Wednesday, April 21, 2010

Thoughts in Northern Climes: Whitehorse

heading south down the Alaska highway, towards Skagway and Carcross

It is my third full day here in Whitehorse and I'm beginning to settle into a quiet daily rhythm. Ian's beautiful cats are warming up to me, and now that they realize that I can and will give them food periodically, I seem to be in their good books.
Waking up with fresh lungs filled with clean air is a fabulous feeling...then to take that feeling outside for some exercise in the brisk wind and sun on your face make a morning here truly wonderful.
As you run down the paved trail there are subdivisions quietly sitting amongst the trees, the odd cyclist, people walking their dogs and always the pacific view of snowy mountains on the horizon. I try to savour and bottle the feelings of freedom and movement, the lack of pollution and the ease of breathing as I finish my morning dash.

The sun was shrouded a bit by angry looking clouds
but rain didn't fall until later in the afternoon
The view down the hill on Hamilton Blvd.
A great 8km distance for a morning run

Yesterday Ian and I drove down to Carcross, a small town that is rather dependent on the tourism industry and thus was rather quiet when we rolled into town. Tourism season picks up in May and continues until the end of July.

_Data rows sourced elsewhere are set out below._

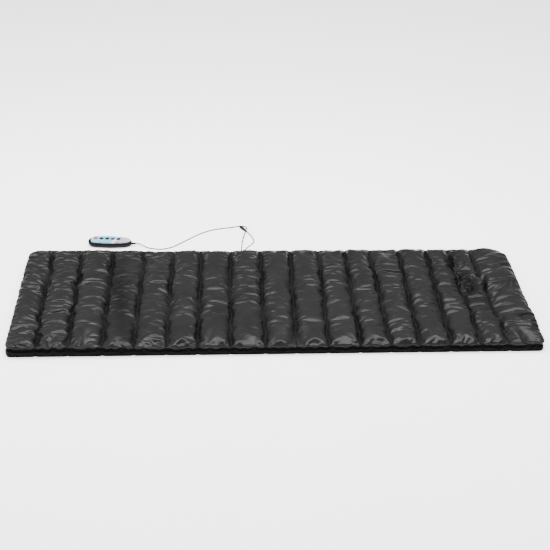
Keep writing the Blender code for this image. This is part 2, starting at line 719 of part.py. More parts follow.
def handset_cord_points():
    """The handset cord's route: off the strain relief, over the socket's tail, to the outlet."""
    turn = Matrix.Rotation(HANDSET_TURN, 4, "Z")
    place = Vector((HANDSET_X, HALF_WIDTH + HANDSET_STANDOFF, 0))
    start = HANDSET_LENGTH / 2 + RELIEF_LENGTH + GAP
    leaving = [place + turn @ Vector((start + step, 0, RELIEF_HEIGHT)) for step in (0, LEVEL_END)]
    low = CORD_RADIUS + ON_FLOOR
    floor = [(-444, 364), (-430, 357), (-412, 352), (-397, 350.5), (-382, 352), (-352, 365), (-322, 392)]
    floor += [(-292, 420.5), (-261, 450.5), (-230, 473.5), (-200, 489), (-166, 499), (-140, 504)]
    floor += [(-118, 510.5), (-101, 515)]
    turning = [(-88, 512.5, 0.3), (-79, 503, 2.6), (-76.3, 490, 6.6), (-78.6, 475, 8.7), (-82.5, 461, 6.6)]
    turning += [(-87, 445, 2.4), (-91.5, 425, 0.1)]
    back = [(-95.5, 400), (-97.5, 374), (-99.5, 351), (-102, 335)]
    points = leaving + [Vector((x * MM, y * MM, low)) for x, y in floor]
    points += [Vector((x * MM, y * MM, low + lift * MM)) for x, y, lift in turning]
    points += [Vector((x * MM, y * MM, low)) for x, y in back]
    collar_x, end = collar_places()[0][0], collar_end() + GAP
    points += [Vector((collar_x, end + LEVEL_END, OUTLET_HEIGHT)), Vector((collar_x, end, OUTLET_HEIGHT))]
    return points


def power_lead_points():
    """The power lead's route: off the outlet, along the floor and up into the socket's tail."""
    collar_x, end = collar_places()[1][0], collar_end() + GAP
    points = [Vector((collar_x, end, OUTLET_HEIGHT)), Vector((collar_x, end + LEVEL_END, OUTLET_HEIGHT))]
    low = LEAD_RADIUS + ON_FLOOR
    floor = [(-90.5, 334), (-86, 345), (-78, 359), (-69, 372), (-60, 384)]
    floor += [(-54.5, 396), (-53, 410), (-56, 426)]
    points += [Vector((x * MM, y * MM, low)) for x, y in floor]
    points.append(Vector((-60 * MM, 439 * MM, low + 1.2 * MM)))
    along = Vector((math.cos(SOCKET_HEADING), math.sin(SOCKET_HEADING), 0))
    tail = Vector((*SOCKET_PLACE, SOCKET_RADIUS)) - along * (SOCKET_BODY / 2 + SOCKET_TAIL + GAP)
    return points + [tail - along * LEVEL_END, tail]


def smooth_route(points, spacing):
    """Points about spacing apart along the smooth curve through the route's own points."""
    fine = []
    padded = [2 * points[0] - points[1], *points, 2 * points[-1] - points[-2]]
    for before, start, end, after in zip(padded, padded[1:], padded[2:], padded[3:]):
        for k in range(24):
            t = k / 24
            fine.append(
                0.5
                * (
                    2 * start
                    + (end - before) * t
                    + (2 * before - 5 * start + 4 * end - after) * t**2
                    + (3 * start - before - 3 * end + after) * t**3
                )
            )
    fine.append(points[-1])
    lengths = [0.0]
    for one, two in zip(fine, fine[1:]):
        lengths.append(lengths[-1] + (two - one).length)
    count = max(2, round(lengths[-1] / spacing))
    route, k = [], 0
    for step in range(count + 1):
        wanted = lengths[-1] * step / count
        while k < len(fine) - 2 and lengths[k + 1] < wanted:
            k += 1
        share = (wanted - lengths[k]) / (lengths[k + 1] - lengths[k])
        route.append(fine[k].lerp(fine[k + 1], share))
    return route


def make_cord(name, points, radius, spacing, rubber):
    """A cord as a round tube along its route."""
    route = smooth_route(points, spacing)
    curve = bpy.data.curves.new(name, "CURVE")
    curve.dimensions = "3D"
    curve.bevel_depth = radius
    curve.bevel_resolution = 2
    curve.use_fill_caps = True
    spline = curve.splines.new("POLY")
    spline.points.add(len(route) - 1)
    for place, point in zip(spline.points, route):
        place.co = (*point, 1)
    curve.materials.append(rubber)
    obj = bpy.data.objects.new(name, curve)
    bpy.context.scene.collection.objects.link(obj)


def make_socket(rubber, steel):
    """The power socket that ends the lead: a body with a tapered tail, a contact sleeve and a pin."""
    origin = bpy.data.objects.new("socket_place", None)
    bpy.context.scene.collection.objects.link(origin)
    origin.location = (*SOCKET_PLACE, SOCKET_RADIUS + ON_FLOOR)
    origin.rotation_euler = (0, math.pi / 2, SOCKET_HEADING)
    mouth = SOCKET_BODY / 2
    floor = mouth - SOCKET_DEPTH
    tip = LEAD_RADIUS + 0.6 * MM
    profile = [(0, -mouth - SOCKET_TAIL), (tip, -mouth - SOCKET_TAIL), (tip + 0.9 * MM, -mouth - 2 * MM)]
    profile += [(SOCKET_RADIUS - 0.6 * MM, -mouth), (SOCKET_RADIUS, -mouth + 3 * MM), (SOCKET_RADIUS, mouth)]
    profile += [(SOCKET_BORE, mouth), (SOCKET_BORE, floor), (0, floor)]
    round_shading(new_object("socket_body", turned_mesh(profile, 16), rubber, origin))
    outer, low, high = SOCKET_BORE - GAP, floor + GAP, mouth - 0.5 * MM
    inner = outer - SLEEVE_WALL
    ring = turned_mesh([(inner, low), (outer, low), (outer, high), (inner, high), (inner, low)], 16)
    round_shading(new_object("socket_sleeve", ring, steel, origin))
    pin = [(0, low), (PIN_RADIUS, low), (PIN_RADIUS, low + PIN_LENGTH - MM)]
    pin.append((PIN_RADIUS / 2, low + PIN_LENGTH))
    pin.append((0, low + PIN_LENGTH))
    round_shading(new_object("socket_pin", turned_mesh(pin, SMALL_SIDES), steel, origin))


# ---------------------------------------------------------------- the whole


def main():
    for obj in list(bpy.data.objects):
        bpy.data.objects.remove(obj)
    cloth = material("satin cover", (0.012, 0.012, 0.012), 0.42)
    lining = material("underside lining", (0.02, 0.02, 0.02), 0.8)
    filling = material("polyester wadding", (0.75, 0.75, 0.73), 0.95)
    foam = material("foam sheet", (0.45, 0.46, 0.48), 0.9)
    pod_plastic = material("pod plastic", (0.05, 0.05, 0.055), 0.5)
    steel = material("steel", (0.6, 0.6, 0.6), 0.3, 1.0)
    brass = material("brass", (0.7, 0.5, 0.2), 0.35, 1.0)
    foil = material("heater film", (0.03, 0.03, 0.03), 0.5)
    tape = material("loom tape", (0.02, 0.02, 0.02), 0.6)
    black = material("handset black", (0.015, 0.015, 0.016), 0.25)
    silver = material("handset silver", (0.62, 0.62, 0.66), 0.3)
    label = material("face print", (0.45, 0.72, 0.82), 0.3)
    silicone = material("keypad silicone", (0.4, 0.4, 0.4), 0.7)
    fibreglass = material("circuit board", (0.02, 0.2, 0.07), 0.5)
    rubber = material("cord rubber", (0.02, 0.02, 0.02), 0.55)
    caps = {
        "power": material("power cap", (0.65, 0.16, 0.3), 0.3),
        "mode": material("mode cap", (0.1, 0.24, 0.4), 0.3),
        "zone": material("zone cap", (0.12, 0.3, 0.3), 0.3),
        "strength": material("strength cap", (0.3, 0.26, 0.38), 0.3),
        "heat": material("heat cap", (0.28, 0.25, 0.36), 0.3),
    }
    make_layers(cloth, lining, filling, foam)
    make_wiring(foil, tape, pod_plastic)
    for section in SECTION_CHANNELS:
        for side, place in zip(("front", "back"), pod_places(section)):
            make_pod(f"pod_{section}_{side}", place, pod_plastic, steel, brass)
    make_outlet(rubber)
    make_handset(black, silver, label, caps, silicone, fibreglass, steel, rubber)
    make_cord("handset_cord", handset_cord_points(), CORD_RADIUS, 9.5 * MM, rubber)
    make_cord("power_lead", power_lead_points(), LEAD_RADIUS, 7.5 * MM, rubber)
    make_socket(rubber, steel)


main()
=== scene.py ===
# %% [markdown]
# # A quilted massage mat with a handset on a cord
#
# The mat is a long stuffed quilt: a satin cover sewn through its filling along sixteen seams, with a
# gathered rim and a plain side band. It folds up at two of those seams. A small control with five
# buttons lies behind it on a thin cord, beside a power socket on a lead of its own. The hard pieces
# come ready made in a frame. This lesson makes everything that is soft, glossy or finely shaped.

# %% Loading the frame
import math

import bmesh
import bpy
import numpy as np
from mathutils import Matrix, Vector, noise


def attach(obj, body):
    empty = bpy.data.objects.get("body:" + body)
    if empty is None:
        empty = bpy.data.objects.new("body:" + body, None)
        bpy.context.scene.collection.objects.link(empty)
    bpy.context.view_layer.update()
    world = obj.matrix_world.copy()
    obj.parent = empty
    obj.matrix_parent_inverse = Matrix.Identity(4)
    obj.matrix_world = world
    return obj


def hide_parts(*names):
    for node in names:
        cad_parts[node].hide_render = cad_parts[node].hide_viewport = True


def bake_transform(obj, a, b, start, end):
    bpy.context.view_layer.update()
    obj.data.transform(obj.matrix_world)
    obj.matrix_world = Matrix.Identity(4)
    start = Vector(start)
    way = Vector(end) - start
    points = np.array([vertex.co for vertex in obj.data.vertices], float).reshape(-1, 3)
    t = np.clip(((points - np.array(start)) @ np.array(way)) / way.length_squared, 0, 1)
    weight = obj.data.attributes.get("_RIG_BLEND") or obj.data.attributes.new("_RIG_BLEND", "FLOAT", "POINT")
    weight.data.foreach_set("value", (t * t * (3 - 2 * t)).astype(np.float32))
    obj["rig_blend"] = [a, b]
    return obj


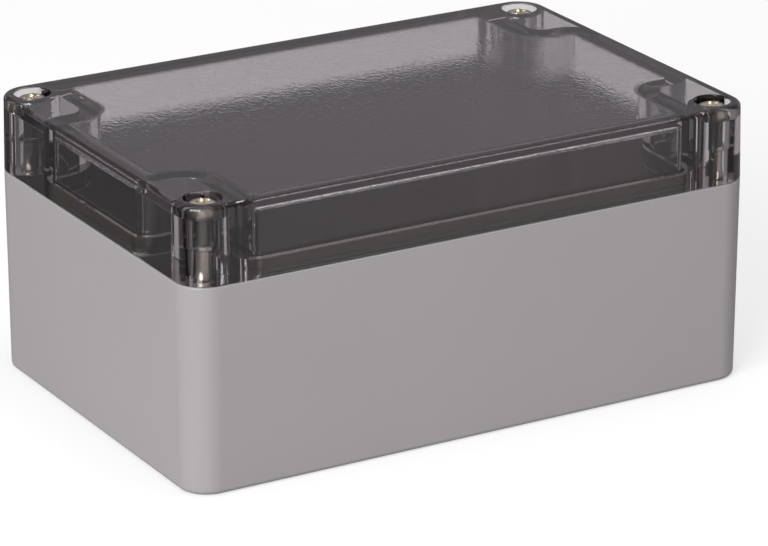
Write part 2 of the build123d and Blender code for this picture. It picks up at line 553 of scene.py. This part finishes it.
def round_ceiling(piece):
    """Rounds the edge where the plate's underside meets the walls round the room."""
    weigh_longest_loop(piece, PLATE_UNDERSIDE)
    bevel = piece.modifiers.new("ceiling round", "BEVEL")
    bevel.limit_method = "WEIGHT"
    bevel.width = CEILING_ROUND
    bevel.segments = 5
    bevel.use_clamp_overlap = False
    settled(piece)


def mark_stipple(piece):
    """Marks the faces that carry the stipple: the plate's flat underside and the round beside it."""
    marks = piece.data.attributes.new("stipple", "FLOAT", "FACE")
    for face in piece.data.polygons:
        if face.normal.z < -0.1 and abs(face.center.z - PLATE_UNDERSIDE) < CEILING_ROUND:
            marks.data[face.index].value = ON_FLAT if face.normal.z < -0.99 else ON_ROUND


lid = merged_copy("lid", "lid_moulding")
round_ceiling(lid)
smooth_but_for_edges(lid.data)
break_edges(lid, BROKEN_EDGE)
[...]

Emerald Lake, en route to Carcross
We took the Alaska Highway south and I remarked on how little traffic there was. "RV season hasn't begun yet" Ian chimed in. I then imagined a caravan of RVs trundling northward towards Whitehorse and the wilderness the surrounds the city.

The view out over Bennett Lake as we look out from Carcross
Quite quiet, Carcross seemed to be waiting for the inevitable crowds of June

When we arrived in Carcross we saw not a single soul. One truck trundled down a street but for all intents and purposes it was a ghost town. Even the public outhouses were locked up. Nevertheless, appreciating a place when it ISN'T active and bustling is enjoyable in it's own right. I believe it offers a peek into the true nature of a place, when the fluctuating crowds have not arrived yet, when there is quiet, and a feeling of waiting, hibernating even. We didn't stay long but began our way back to Whitehorse as raindrops were coming down and we had errands to run in lieu of the Viking party we are having tomorrow night. If we are adopting names, I'd like to be Freya, Norse Goddess and leader of the Valkyries. Not a bad gig I think.